== Your instructions ==
Below are the records. Count the lines containing the string "lifts", and reply with the number alone.

== Data section ==
▬▬▬▬▬▬▬▬▬▬

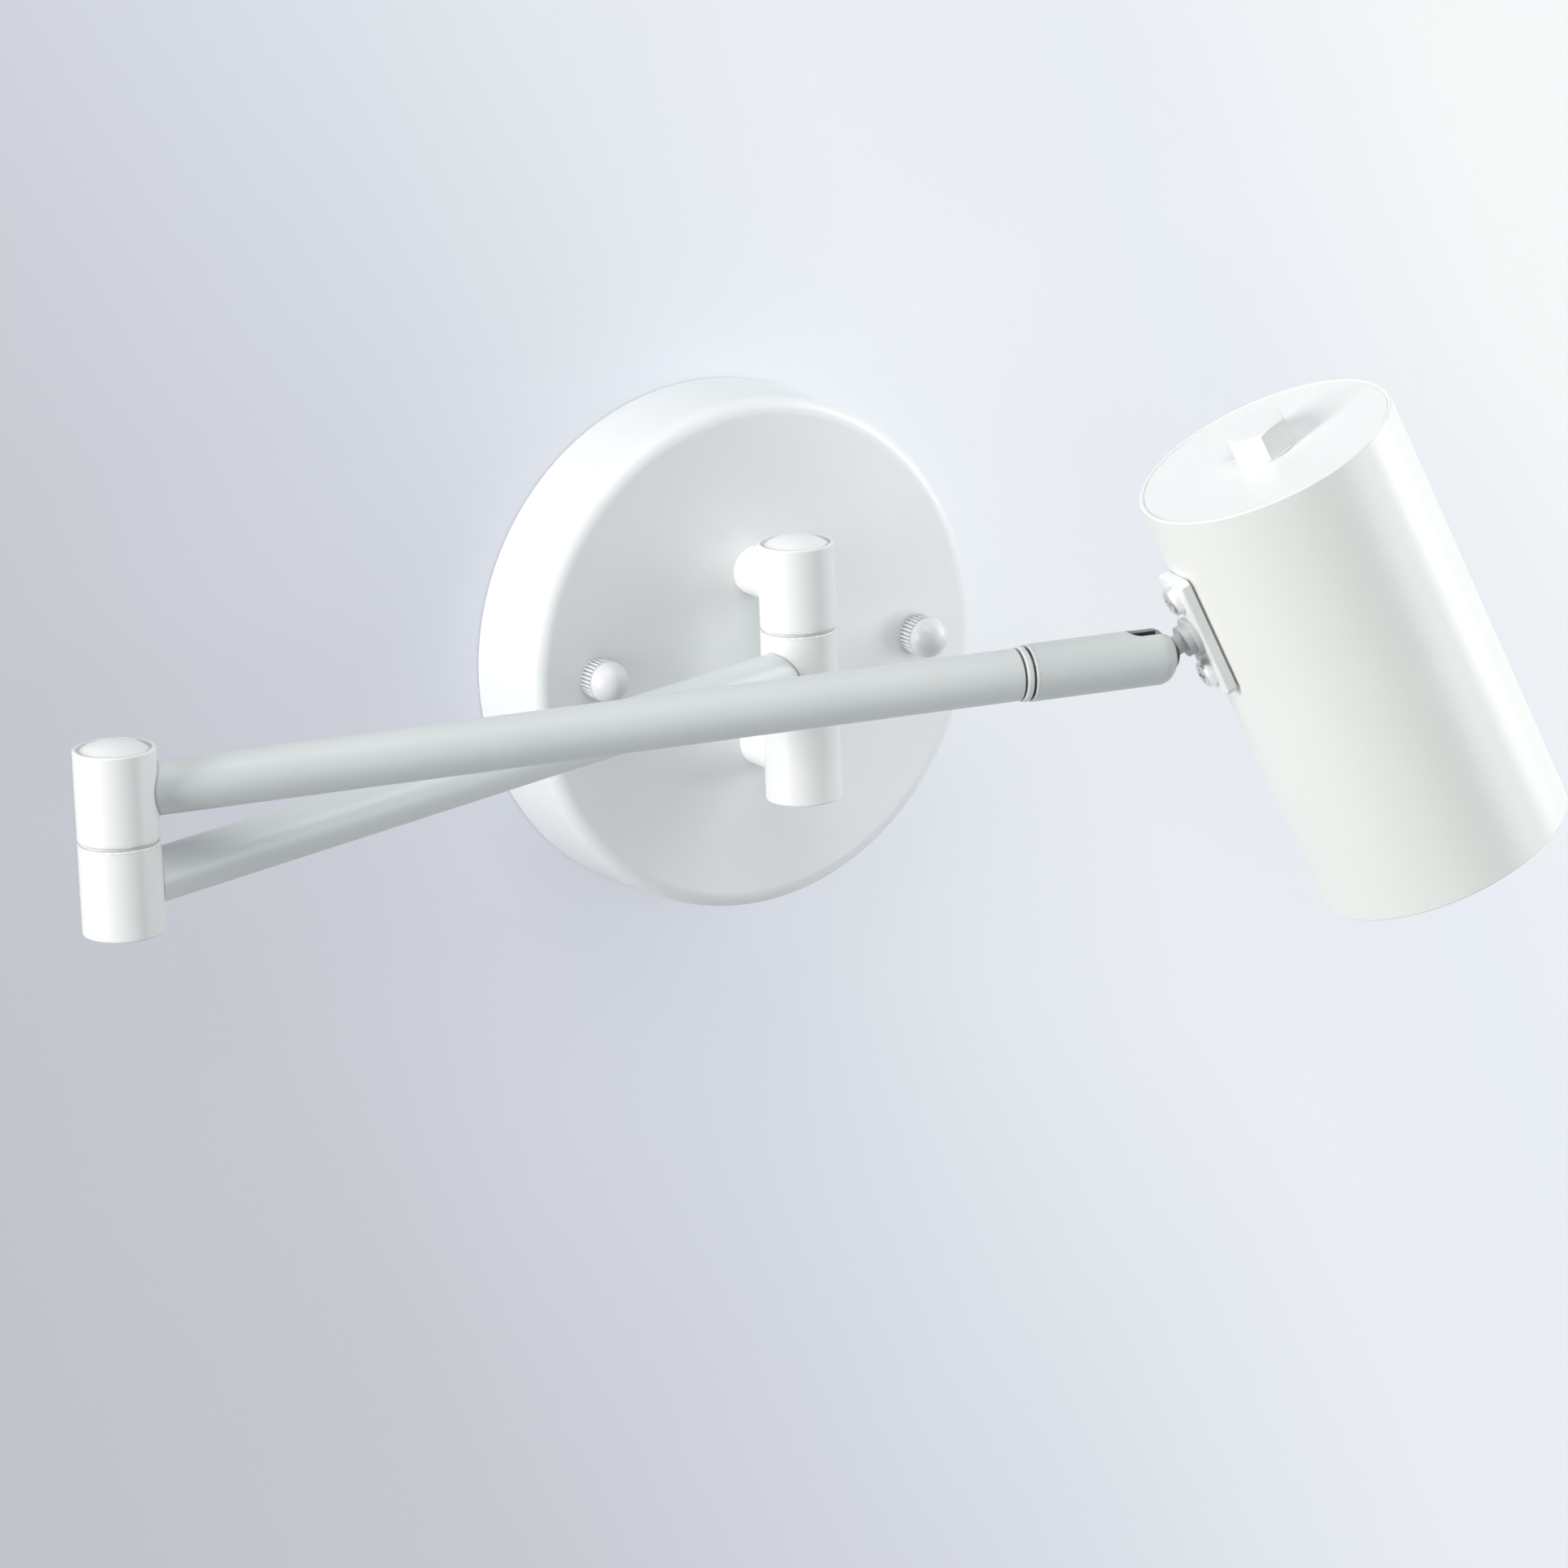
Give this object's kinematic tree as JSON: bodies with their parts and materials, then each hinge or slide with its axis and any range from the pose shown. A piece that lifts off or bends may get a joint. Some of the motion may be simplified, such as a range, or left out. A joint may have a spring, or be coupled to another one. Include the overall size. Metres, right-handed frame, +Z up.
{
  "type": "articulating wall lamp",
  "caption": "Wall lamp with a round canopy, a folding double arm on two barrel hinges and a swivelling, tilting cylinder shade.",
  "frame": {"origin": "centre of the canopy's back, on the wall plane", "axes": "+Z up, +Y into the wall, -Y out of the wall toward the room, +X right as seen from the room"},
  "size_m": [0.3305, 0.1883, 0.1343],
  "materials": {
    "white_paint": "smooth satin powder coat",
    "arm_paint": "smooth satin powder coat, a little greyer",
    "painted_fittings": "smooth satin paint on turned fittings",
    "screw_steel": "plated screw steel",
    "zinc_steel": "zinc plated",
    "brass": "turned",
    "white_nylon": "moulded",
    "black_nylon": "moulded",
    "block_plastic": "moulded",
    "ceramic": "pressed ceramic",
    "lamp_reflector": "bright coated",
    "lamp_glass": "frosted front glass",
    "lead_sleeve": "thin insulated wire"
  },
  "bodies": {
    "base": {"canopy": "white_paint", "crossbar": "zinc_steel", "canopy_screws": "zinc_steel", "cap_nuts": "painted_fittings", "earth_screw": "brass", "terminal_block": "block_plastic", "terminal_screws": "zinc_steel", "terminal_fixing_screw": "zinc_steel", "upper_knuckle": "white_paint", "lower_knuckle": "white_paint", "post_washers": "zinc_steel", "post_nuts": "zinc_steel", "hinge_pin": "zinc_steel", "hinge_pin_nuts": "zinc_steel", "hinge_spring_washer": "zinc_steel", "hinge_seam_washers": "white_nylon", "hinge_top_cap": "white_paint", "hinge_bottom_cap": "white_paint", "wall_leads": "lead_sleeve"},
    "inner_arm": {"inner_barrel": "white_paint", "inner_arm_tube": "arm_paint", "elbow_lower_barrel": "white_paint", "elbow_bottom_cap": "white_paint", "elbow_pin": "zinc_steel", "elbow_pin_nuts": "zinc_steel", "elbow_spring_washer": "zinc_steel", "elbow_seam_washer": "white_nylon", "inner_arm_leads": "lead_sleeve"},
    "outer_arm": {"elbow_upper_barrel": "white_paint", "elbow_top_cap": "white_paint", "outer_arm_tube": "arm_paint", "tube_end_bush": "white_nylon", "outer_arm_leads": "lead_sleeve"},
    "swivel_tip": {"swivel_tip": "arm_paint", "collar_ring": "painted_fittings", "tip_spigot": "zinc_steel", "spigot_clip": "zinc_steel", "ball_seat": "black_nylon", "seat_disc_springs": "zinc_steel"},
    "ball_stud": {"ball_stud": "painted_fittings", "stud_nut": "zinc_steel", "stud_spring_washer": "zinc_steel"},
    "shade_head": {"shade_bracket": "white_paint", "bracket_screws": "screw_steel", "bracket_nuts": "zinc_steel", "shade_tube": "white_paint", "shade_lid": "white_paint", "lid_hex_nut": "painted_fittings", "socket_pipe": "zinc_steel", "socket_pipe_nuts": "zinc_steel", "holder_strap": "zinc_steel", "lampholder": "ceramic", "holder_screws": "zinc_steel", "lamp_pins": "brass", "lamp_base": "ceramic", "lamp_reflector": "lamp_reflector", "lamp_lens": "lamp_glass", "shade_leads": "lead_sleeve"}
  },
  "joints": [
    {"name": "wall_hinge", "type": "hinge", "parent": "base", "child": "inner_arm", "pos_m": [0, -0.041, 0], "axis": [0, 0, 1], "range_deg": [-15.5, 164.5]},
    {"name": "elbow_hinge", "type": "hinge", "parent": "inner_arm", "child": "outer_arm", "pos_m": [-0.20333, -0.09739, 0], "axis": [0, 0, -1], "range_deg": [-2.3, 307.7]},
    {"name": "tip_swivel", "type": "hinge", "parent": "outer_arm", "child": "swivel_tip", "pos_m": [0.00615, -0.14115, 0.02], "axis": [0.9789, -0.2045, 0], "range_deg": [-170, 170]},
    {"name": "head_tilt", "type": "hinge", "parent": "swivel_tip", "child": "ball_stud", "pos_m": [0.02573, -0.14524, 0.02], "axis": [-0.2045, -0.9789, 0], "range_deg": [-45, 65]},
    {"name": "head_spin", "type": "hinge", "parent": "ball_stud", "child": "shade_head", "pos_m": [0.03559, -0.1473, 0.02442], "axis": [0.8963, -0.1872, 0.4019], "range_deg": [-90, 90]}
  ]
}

▬▬▬▬▬▬▬▬▬▬

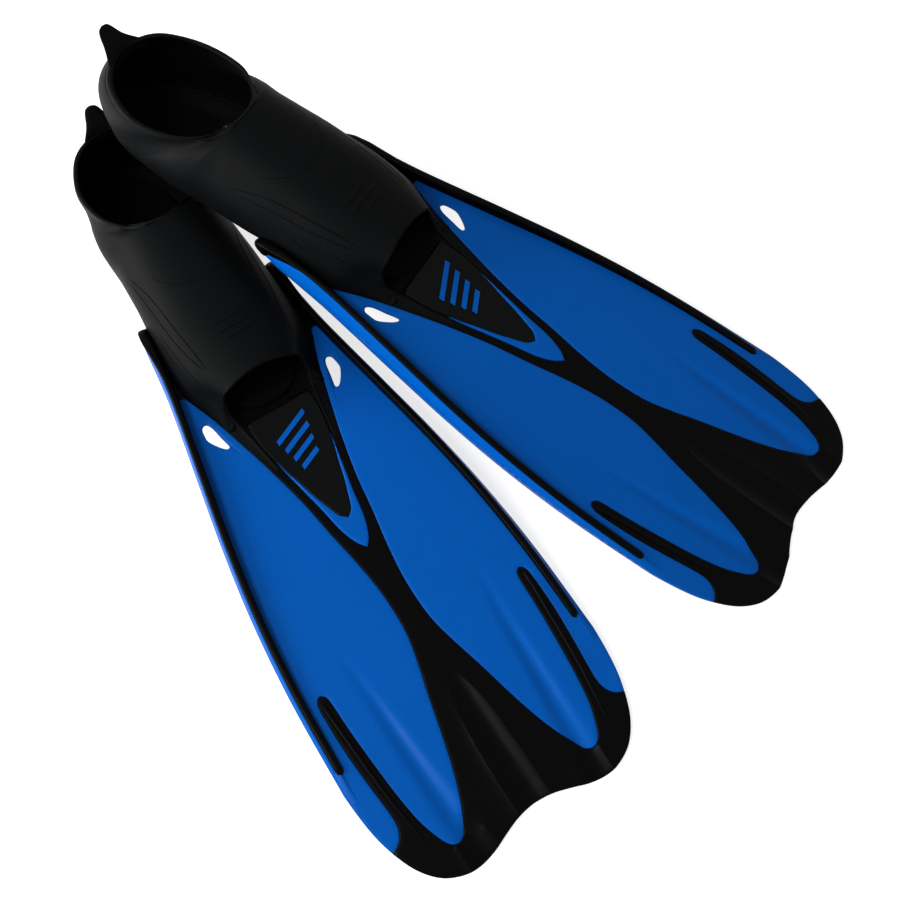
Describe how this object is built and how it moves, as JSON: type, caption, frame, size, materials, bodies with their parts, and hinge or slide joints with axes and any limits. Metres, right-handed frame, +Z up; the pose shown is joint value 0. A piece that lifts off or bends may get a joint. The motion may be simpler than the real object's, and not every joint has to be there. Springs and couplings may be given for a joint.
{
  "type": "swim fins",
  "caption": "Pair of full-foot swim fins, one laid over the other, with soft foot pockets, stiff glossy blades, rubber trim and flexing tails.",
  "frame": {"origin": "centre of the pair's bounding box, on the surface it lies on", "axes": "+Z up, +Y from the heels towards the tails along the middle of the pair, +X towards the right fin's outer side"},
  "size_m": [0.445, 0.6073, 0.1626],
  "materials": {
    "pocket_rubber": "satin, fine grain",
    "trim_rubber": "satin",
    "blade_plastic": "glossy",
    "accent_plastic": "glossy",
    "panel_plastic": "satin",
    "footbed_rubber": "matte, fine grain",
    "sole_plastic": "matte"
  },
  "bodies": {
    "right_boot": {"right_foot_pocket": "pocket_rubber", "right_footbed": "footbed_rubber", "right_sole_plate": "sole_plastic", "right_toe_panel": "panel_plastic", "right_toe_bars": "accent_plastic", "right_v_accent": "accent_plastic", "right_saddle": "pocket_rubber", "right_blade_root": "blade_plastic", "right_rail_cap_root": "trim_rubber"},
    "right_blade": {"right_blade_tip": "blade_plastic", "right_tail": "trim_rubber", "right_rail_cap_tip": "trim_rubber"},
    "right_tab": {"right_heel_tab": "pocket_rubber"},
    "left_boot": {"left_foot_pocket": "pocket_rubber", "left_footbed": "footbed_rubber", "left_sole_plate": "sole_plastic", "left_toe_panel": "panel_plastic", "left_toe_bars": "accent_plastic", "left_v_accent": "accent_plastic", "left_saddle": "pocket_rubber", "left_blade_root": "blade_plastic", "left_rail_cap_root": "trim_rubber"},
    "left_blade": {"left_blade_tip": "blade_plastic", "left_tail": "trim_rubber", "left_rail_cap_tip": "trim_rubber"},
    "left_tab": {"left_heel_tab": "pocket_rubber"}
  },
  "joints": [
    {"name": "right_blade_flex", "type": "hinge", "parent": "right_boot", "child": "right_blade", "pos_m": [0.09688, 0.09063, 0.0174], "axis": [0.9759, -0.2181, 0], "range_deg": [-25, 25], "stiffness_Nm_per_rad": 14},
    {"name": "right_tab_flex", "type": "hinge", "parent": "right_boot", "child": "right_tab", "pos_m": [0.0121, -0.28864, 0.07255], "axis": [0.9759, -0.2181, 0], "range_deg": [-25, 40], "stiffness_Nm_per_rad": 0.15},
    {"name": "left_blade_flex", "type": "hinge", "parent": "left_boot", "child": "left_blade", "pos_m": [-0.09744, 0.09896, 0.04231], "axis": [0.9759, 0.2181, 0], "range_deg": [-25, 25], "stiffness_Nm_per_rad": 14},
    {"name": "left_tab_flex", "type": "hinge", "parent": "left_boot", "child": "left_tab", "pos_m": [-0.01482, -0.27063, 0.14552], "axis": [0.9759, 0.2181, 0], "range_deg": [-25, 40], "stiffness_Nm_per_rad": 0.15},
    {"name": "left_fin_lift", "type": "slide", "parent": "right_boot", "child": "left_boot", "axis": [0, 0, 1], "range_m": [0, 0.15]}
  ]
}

▬▬▬▬▬▬▬▬▬▬

== Result for this task ==
2